There also needs to be more instruction focused on how self-medicating through the use of alcohol and drugs is not only not a good way to foster good mental health; it is a slippery slope. The abuse of drugs and alcohol often leads to physical issues like gastritis, cirrhosis, and actual changes in the brain that only perpetuate and make their mental health status worse.
Also, at the heart of changing stigmas is perpetuating the support and encouragement of loved ones. All too often, we sit idle, watching someone dealing with an issue, and treating it destructively. Onlookers are afraid to step up and say enough is enough and have an open and honest conversation about what is really going on. They fear to voice their opinion about how things need to change. We, as a society, have to be fearless enough to love those in our lives who aren’t getting the mental health care they require, albeit male or female…and speak up.
When is it Time to Man-Up and Take Back Control?
If you, yourself, are worried about the symptoms you are experiencing or have someone in your life that you are concerned about, there are signs to look for. They can signal that it is time to take specific steps to find a healthier and happier new person. These behaviors are an indication that you might need to consult outside assistance:
- A change in work performance
- Mood changes
- Weight changes either gaining or losing weight
- Feelings of hopelessness, sadness or lethargy – or a loss in doing things that you once loved
- Physical symptoms like stomach upset or persistent headaches
If you notice these symptoms in someone you love, then it is time to man up and confront them. Remind them that getting the professional help they need to regain their health is not a weakness; it is one of the strongest moves you can make.

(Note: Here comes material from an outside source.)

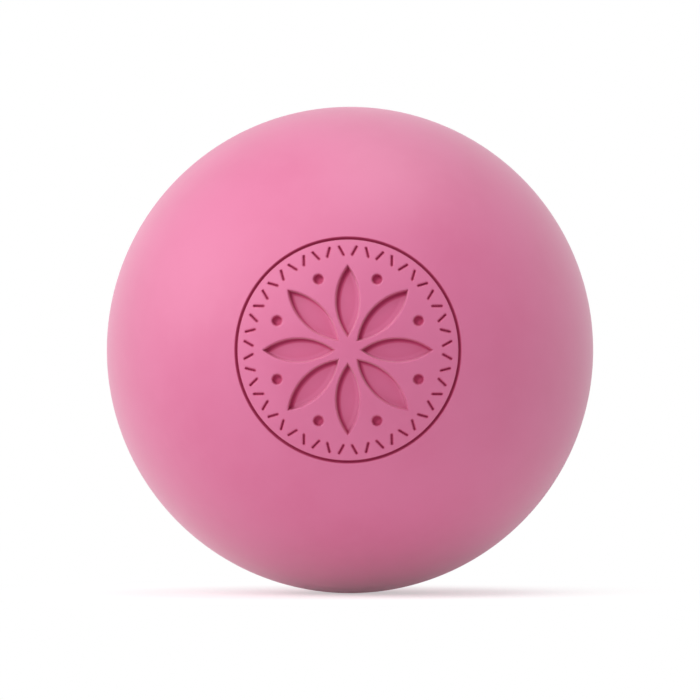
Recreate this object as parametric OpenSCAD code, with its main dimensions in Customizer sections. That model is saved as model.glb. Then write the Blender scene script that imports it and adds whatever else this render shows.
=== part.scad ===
// Solid rubber lacrosse ball: a dense core, moulded first, inside a coloured cover that is
// cured round it as a front and a rear half shell.
// The origin is the ball's centre, +Z is up, and the sunk emblem faces -Y.

/* [Ball] */
// Outside diameter of the finished ball
ball_d = 63; // [62.6:0.1:64.7]
// Thickness of the coloured cover over the core
cover_t = 5; // [3:0.1:8]

/* [Witness line] */
// Width of the shallow line where the two half shells meet
witness_w = 0.3; // [0.1:0.05:0.6]
// Depth of that line at its middle
witness_depth = 0.12; // [0.04:0.01:0.3]

/* [Emblem border] */
// Radius of the round border line, square to the emblem's axis
border_r = 14.1; // [12:0.1:16]
// Width of the border line at the ball's surface
border_w = 0.4; // [0.2:0.05:0.8]
// Depth of the border line
border_depth = 0.4; // [0.2:0.05:0.8]

/* [Zigzag band] */
// Number of short strokes in the band inside the border, which lean left and right in turn
stroke_count = 48; // [24:2:56]
// Length of one stroke over its round ends
stroke_len = 1.5; // [0.8:0.1:2]
// Width of one stroke
stroke_w = 0.36; // [0.2:0.02:0.5]
// Angle that a stroke leans away from the radius
stroke_lean = 25; // [0:1:35]
// Depth of the strokes
stroke_depth = 0.35; // [0.2:0.05:0.8]
// Plain land between the border line and the strokes
stroke_land = 0.7; // [0.3:0.1:1.5]

/* [Rosette] */
// Number of petals
petal_count = 8; // [5:1:8]
// Greatest width of one petal
petal_w = 3.3; // [2:0.1:3.6]
// Depth of the petals
petal_depth = 0.8; // [0.2:0.05:1.2]
// Radius of the plain hub that the petals start from
hub_r = 1.5; // [1.5:0.1:2.5]
// Plain land between the strokes and the petals' outer tips
petal_land = 1; // [0.5:0.1:2]
// Radius of the round dot between two petals
dot_r = 0.75; // [0.3:0.05:0.8]
// Depth of the dots
dot_depth = 0.5; // [0.2:0.05:0.8]
// How far a dot's centre lies inside the circle of the petals' outer tips
dot_inset = 1.2; // [0.8:0.1:2]

/* [Hidden] */

ball_r = ball_d / 2;
core_r = ball_r - cover_t;

// Share of the border line's width that is left at its floor
border_floor_share = 0.5;
// How far every cutting shape runs past the surface that it cuts
overrun = 1;

// The emblem is laid out from the border inwards
stroke_run = stroke_len - stroke_w;
stroke_reach = stroke_run * cos(stroke_lean) + stroke_w;
stroke_at_r = border_r - border_w / 2 - stroke_land - stroke_reach / 2;
petal_tip_r = stroke_at_r - stroke_reach / 2 - petal_land;
petal_len = petal_tip_r - hub_r;
dot_at_r = petal_tip_r - dot_inset;
// A petal is the overlap of two equal circles: this radius gives its length and its width
petal_arc_r = (petal_len * petal_len + petal_w * petal_w) / (4 * petal_w);

round_fn = 180;
small_fn = 32;

rubber_pink = "palevioletred";
core_grey = "dimgray";

// Turns what is drawn round +Z to face the front, with the drawing's +Y upwards
module face_front() rotate([90, 0, 0]) children();

// Turns what is drawn round +Z to face the rear
module face_rear() rotate([-90, 0, 0]) children();

// Half of the witness line's V, taken off the outer corner of a half shell's rim
module witness_corner() {
    mouth = witness_w / 2;
    polygon([
        [ball_r - witness_depth, -overrun],
        [ball_r - witness_depth, 0],
        [sqrt(ball_r * ball_r - mouth * mouth), mouth],
        [ball_r + overrun, mouth],
        [ball_r + overrun, -overrun]
    ]);
}

// Section of a half shell from its rim to its pole
module half_shell_section() {
    difference() {
        intersection() {
            circle(r = ball_r, $fn = round_fn);
            square(ball_r + overrun);
        }
        circle(r = core_r, $fn = round_fn);
        witness_corner();
    }
}

module half_shell() rotate_extrude($fn = round_fn) half_shell_section();

// Border line: a groove with sloping walls, cut square to the ball's surface
module border_line() {
    mouth = border_w / 2;
    floor = mouth * border_floor_share;
    lip = mouth + (mouth - floor) * overrun / border_depth;
    rotate_extrude($fn = round_fn)
        rotate(-asin(border_r / ball_r))
            translate([0, ball_r])
                polygon([
                    [-floor, -border_depth],
                    [floor, -border_depth],
                    [lip, overrun],
                    [-lip, overrun]
                ]);
}

// Sinks an outline into the ball to an even depth, with a floor that follows the ball's curve
module sunk(depth) {
    difference() {
        linear_extrude(ball_r + overrun) children();
        rotate([90, 0, 0]) sphere(r = ball_r - depth, $fn = round_fn);
    }
}

// One stroke of the band, with round ends, along +Y before it leans
module stroke() {
    square([stroke_w, stroke_run], center = true);
    for (side = [-1, 1])
        translate([0, side * stroke_run / 2])
            circle(d = stroke_w, $fn = small_fn);
}

module zigzag_band() {
    for (i = [0 : stroke_count - 1])
        rotate((i + 0.5) * 360 / stroke_count)
            translate([0, stroke_at_r])
                rotate(i % 2 == 0 ? stroke_lean : -stroke_lean)
                    stroke();
}

// One petal, pointed at both ends, with its axis along +Y
module petal() {
    translate([0, hub_r + petal_len / 2])
        intersection_for(side = [-1, 1])
            translate([side * (petal_arc_r - petal_w / 2), 0])
                circle(r = petal_arc_r, $fn = round_fn);
}

module petals() {
    for (i = [0 : petal_count - 1])
        rotate(i * 360 / petal_count)
            petal();
}

module dots() {
    for (i = [0 : petal_count - 1])
        rotate((i + 0.5) * 360 / petal_count)
            translate([0, dot_at_r])
                circle(r = dot_r, $fn = small_fn);
}

// Inner ball of filled rubber, moulded before the cover goes on
module core() {
    color(core_grey)
        sphere(r = core_r, $fn = round_fn);
}

// Front half of the cover, with the emblem moulded into it
module front_cover() {
    color(rubber_pink)
        face_front()
            difference() {
                half_shell();
                border_line();
                sunk(stroke_depth) zigzag_band();
                sunk(petal_depth) petals();
                sunk(dot_depth) dots();
            }
}

// Rear half of the cover, which is plain
module rear_cover() {
    color(rubber_pink)
        face_rear()
            half_shell();
}

core();
front_cover();
rear_cover();
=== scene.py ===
import math

import bpy
import numpy as np
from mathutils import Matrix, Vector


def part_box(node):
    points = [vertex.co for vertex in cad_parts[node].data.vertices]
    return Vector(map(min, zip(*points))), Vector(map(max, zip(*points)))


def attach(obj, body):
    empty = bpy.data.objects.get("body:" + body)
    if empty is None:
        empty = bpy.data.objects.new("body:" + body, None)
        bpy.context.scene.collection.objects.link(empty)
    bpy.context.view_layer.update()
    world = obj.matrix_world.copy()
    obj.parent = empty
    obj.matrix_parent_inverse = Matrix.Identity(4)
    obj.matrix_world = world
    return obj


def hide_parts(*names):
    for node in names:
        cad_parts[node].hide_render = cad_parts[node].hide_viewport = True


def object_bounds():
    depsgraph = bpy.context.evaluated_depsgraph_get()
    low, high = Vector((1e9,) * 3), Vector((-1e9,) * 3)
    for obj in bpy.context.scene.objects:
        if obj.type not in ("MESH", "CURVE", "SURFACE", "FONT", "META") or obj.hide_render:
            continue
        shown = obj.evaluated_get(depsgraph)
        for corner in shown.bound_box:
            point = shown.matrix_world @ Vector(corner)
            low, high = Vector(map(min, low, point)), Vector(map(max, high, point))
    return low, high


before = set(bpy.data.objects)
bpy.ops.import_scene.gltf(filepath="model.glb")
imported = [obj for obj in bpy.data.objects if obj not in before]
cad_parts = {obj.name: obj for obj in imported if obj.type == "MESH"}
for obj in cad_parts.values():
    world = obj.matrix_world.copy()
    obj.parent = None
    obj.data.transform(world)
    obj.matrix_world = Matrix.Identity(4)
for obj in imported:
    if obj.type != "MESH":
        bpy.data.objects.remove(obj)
cad_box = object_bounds()


# Core: the solid inner ball, of grey rubber filled with chalk and ground scrap. It is pressed in
# a round mould first, and the two halves of the cover are cured onto it, so it gives the ball its
# weight and bounce and doesn't show.
filled_grey = (0.14, 0.13, 0.13, 1)
scrap_dark = (0.05, 0.045, 0.045, 1)
chalk_pale = (0.34, 0.32, 0.31, 1)
# Lengths are in metres, here and in all sections
scrap_size = 0.0011
chalk_size = 0.0004
scrap_detail = 3
chalk_detail = 2
# Where in its own noise a crumb or a speck begins, and where it is full
scrap_rise = (0.52, 0.62)
chalk_rise = (0.64, 0.7)
core_roughness = (0.72, 0.9)
core_pit_strength = 0.6
core_pit_depth = 0.00003


def put_node(tree, kind, inputs, **settings):
    """New node in a material's tree. A setting is a choice on the node. An input, by its name or
    its number, is given a number, a colour, or the output of another node that feeds it."""
    new = tree.nodes.new(kind)
    for name, choice in settings.items():
        setattr(new, name, choice)
    for name, source in inputs.items():
        if isinstance(source, bpy.types.NodeSocket):
            tree.links.new(source, new.inputs[name])
        else:
            new.inputs[name].default_value = source
    return new


def new_material(name):
    """New material with its tree of nodes, and the place of each point in its own piece."""
    material = bpy.data.materials.new(name)
    material.use_nodes = True
    tree = material.node_tree
    return material, tree, put_node(tree, "ShaderNodeTexCoord", {}).outputs["Object"]


def mix_colours(tree, share, first, second):
    """Colour that goes from the first to the second as the share goes from nothing to one.

    The node has other sockets for other kinds of value: 6 and 7 take colours, and 2 gives one.
    """
    colours = {"Factor": share, 6: first, 7: second}
    return put_node(tree, "ShaderNodeMix", colours, data_type="RGBA").outputs[2]


def ramp(tree, value, low, high, at_low=0, at_high=1):
    """Smooth rise of a value's own range, low to high, into another range, level outside it."""
    rise = {"Value": value, "From Min": low, "From Max": high, "To Min": at_low, "To Max": at_high}
    return put_node(tree, "ShaderNodeMapRange", rise, interpolation_type="SMOOTHSTEP").outputs[0]


def grain(tree, place, size, detail):
    """Cloudy noise whose blots are about the given size across."""
    spots = {"Vector": place, "Scale": 1 / size, "Detail": detail}
    return put_node(tree, "ShaderNodeTexNoise", spots).outputs["Fac"]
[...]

If you get resistance because meeting with someone in person is too intimidating, the professionals of Chat Owl are here to help. We can aid you in taking the first step to transform your life, to stop hiding your suffering, and to move beyond and forward to live your best life without fear of reprisal or stigma.
Men’s mental health issues don’t belong just to them; they belong to us all. Our fathers, our sons, our brothers, and our friends, deserve to be happy and healthy without labeling or stigma. The more people who come forward with courage, the more courageous it will become to get the help you need.
There is no courage in hiding or suffering in silence, and this New Year is a great time to create change in yourself, your home, and your community when it comes to men’s mental health.